Bills to toll SR-520 surface in Legislature
By NAT LEVY
Bellevue Reporter Staff Writer
February 8, 2011 · Updated 5:03 PM
It may be a matter of weeks before motorists face tolls on the SR 520 bridge as two bills debuted Monday in Olympia to set the rates.
House Bill 1887 and Senate Bill 5700 were submitted with an emergency clause that will allow them – once signed by the governor – to take immediate effect to meet the Washington State Department of Transportation's goal of beginning the program in April.
The State Transportation Commission voted in favor of a set of variable toll rates Jan. 5 with peak rates of $3.50 per trip during the morning and evening commute hours. But the passage of Initiative 1053 last fall required the Legislature to have final say over all fee increases.
As the legislative process progresses, WSDOT continues putting in place the equipment for tolling. WSDOT Tolling Director Craig Stone said it will take 30 days to get everything operational. WSDOT hasn't been able to name an opening date thus far because the results of the Legislature remain unclear.
"We've been saying spring 2011 because we're still waiting on the Legislature to see how things will come together," he said.
State Sen. Curtis King (R-Yakima), one of the Senate Bill's sponsors, said the plan is to pass the bills by the end of the month. It still has to make it out of several committees, before going through the House and Senate.

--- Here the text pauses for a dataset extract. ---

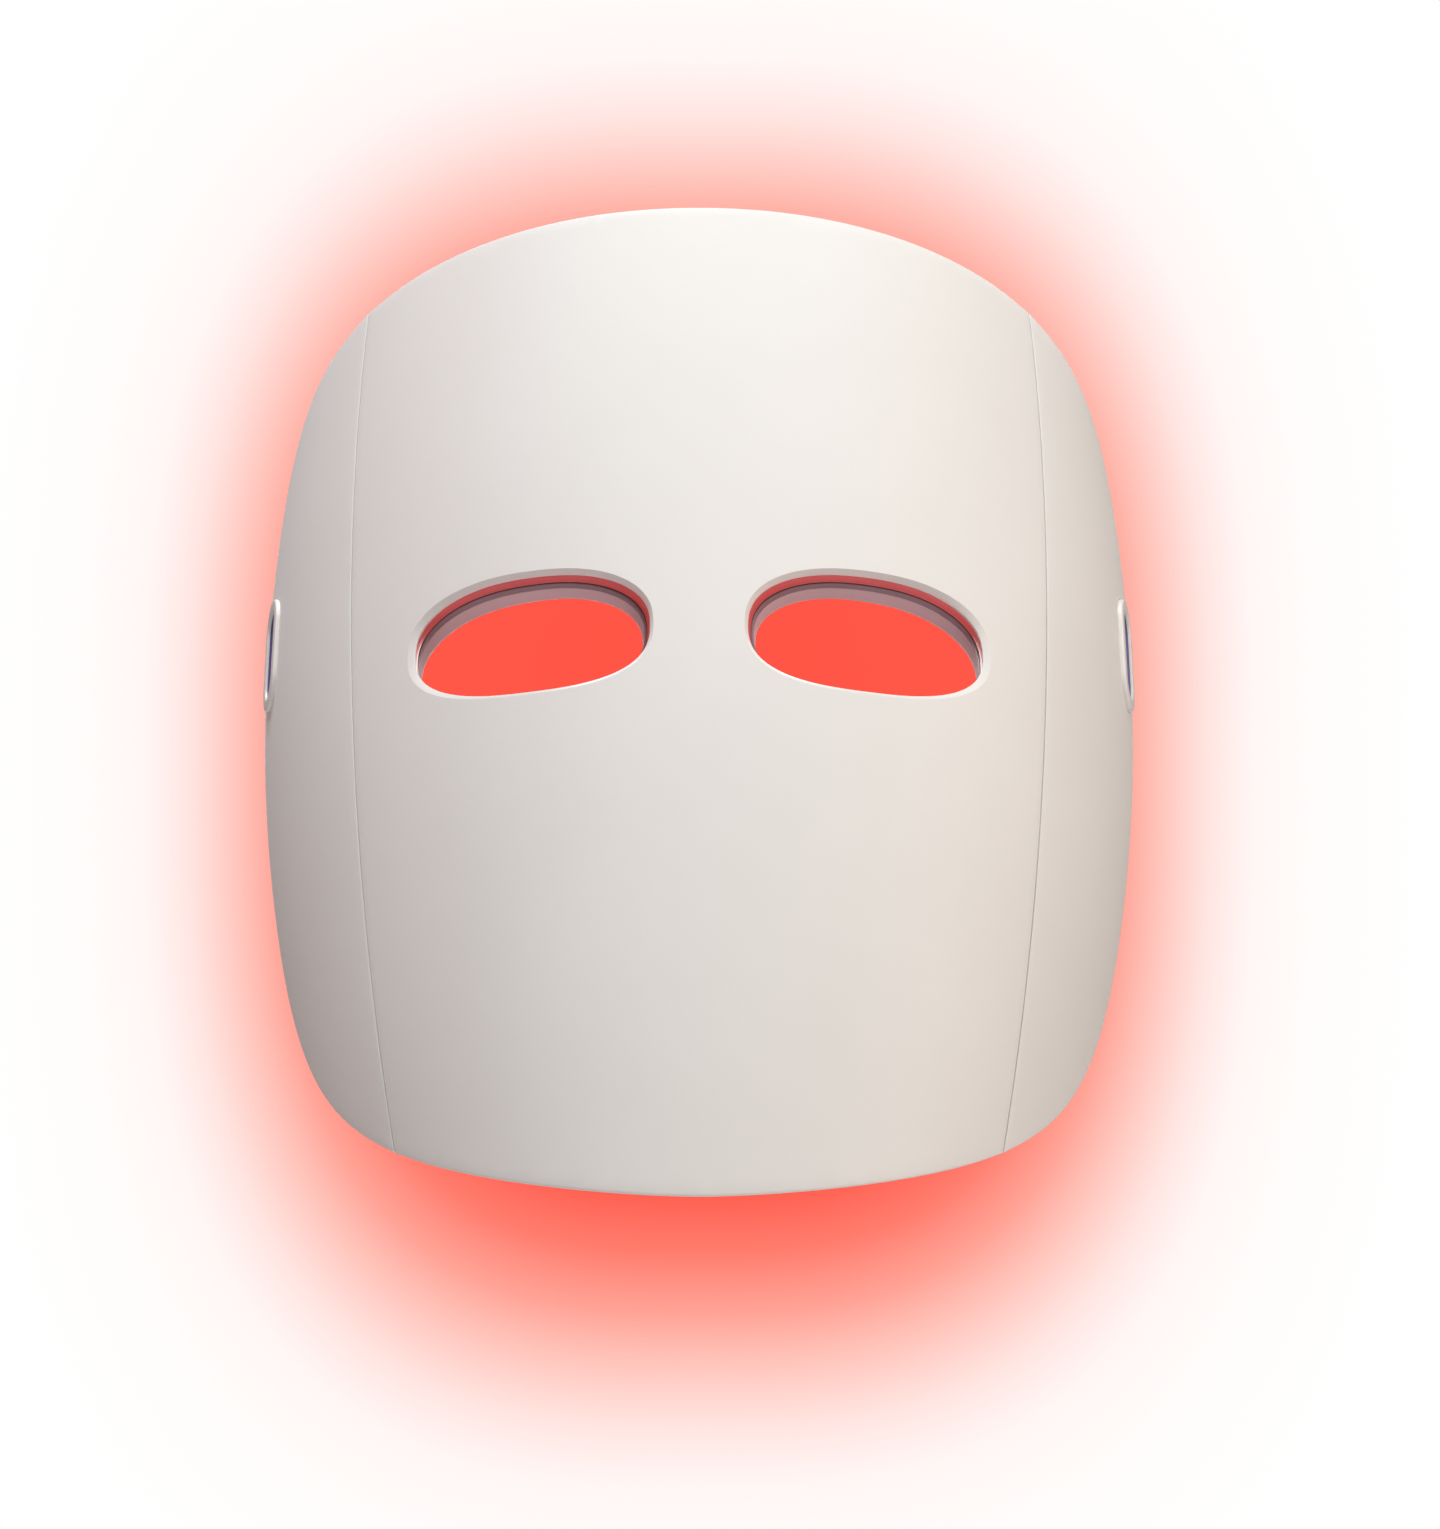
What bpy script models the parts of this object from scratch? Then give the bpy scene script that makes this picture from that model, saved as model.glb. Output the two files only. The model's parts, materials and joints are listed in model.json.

"I think the hope is we will have this process done through the Senate and through the House and through the governor sometime before the end of February, so DOT has 30 days in which to inform the public and do all the due diligence needed to start tolling the first of April," King said.
The bill endured its first hearing in front of the Senate Transportation Committee Tuesday, with all speakers in favor of tolling. Construction unions with unemployment between 30 and 50 percent urged the committee to move forward and put some of their men back to work. Representatives from WSDOT warned the commission that without the toll money to back bonds the project would have to be delayed, and the state would lose millions on cancelled contracts.
It remains unclear exactly how much revenue the tolls will produce, Stone said, though $1 billion of bond proceeds are projected to be repaid through tolls. The effectiveness of the tolls will shape future policy. Should tolls fall short of expectations, the bills contain authorizations for the Transportation Commission to raise rates to pay off bonds. State Transportation Chair Judy Clibborn (D-Mercer Island) said this would not extend beyond the amount of the project tolls are expected to pay for.
With toll revenue, the $4.65 billion project still faces a nearly $2 billion gap. King said the Legislature will not likely deal with the funding gap in this session, but nothing is certain.
Stone said the decisions on funding can be put off until 2014, consistent with an SR-520 work group's recommendation. Should no viable solution surface before that time, the discussion on tolling Interstate 90 will begin. Clibborn has also asked for information on several different types of tolling for I-90 in case regulation is needed if drivers spurn SR-520 for the free-to-cross I-90 bridge.
Clibborn added that the Legislature may go to the voters with a new revenue package in the next few years, part of which could go toward filling the funding gap.
"Existing gas tax is bonded for 25 years," she said. "We're tapped out. We could be putting part of that statewide package toward 520."
The Legislature has already dealt with tolling SR-520 once when it passed ESHB 2211 in April 2009 to authorize charging to pay for improvements. That bill passed the House 52-43 and 32-16 in the Senate, and called upon the Transportation Commission to set variable rates. Proponents of 1053 wanted the decision to come back to the Legislature so the decisions, and the accountability for those decisions, can be traced back to elected officials.
King said tolling represented the clearest option. Tolling has been used throughout the state to pay for bridges in the past.
"I think it's about the only solution we have considering the economic climate we're in," he said.
Toll rates on SR-520 would fluctuate based on the time of day, and the $3.50 peak price will apply to drivers who have an installed a Good-to-Go transponder transponder on their vehicle.
Those who don't have a transponder will have their license plate photographed and received a bill for driving across the bridge with an additional $1.50 charge. Those who initiate the extra payment receive a 50-cent break.
Toll prices on the weekend, a time when many infrequent users will cross the bridge, will decrease significantly. According to project documents, the cost will be $2.20 (during the 11 a.m. to 6 p.m. peak) for transponder users and $3.70 for the pay-by-mail option.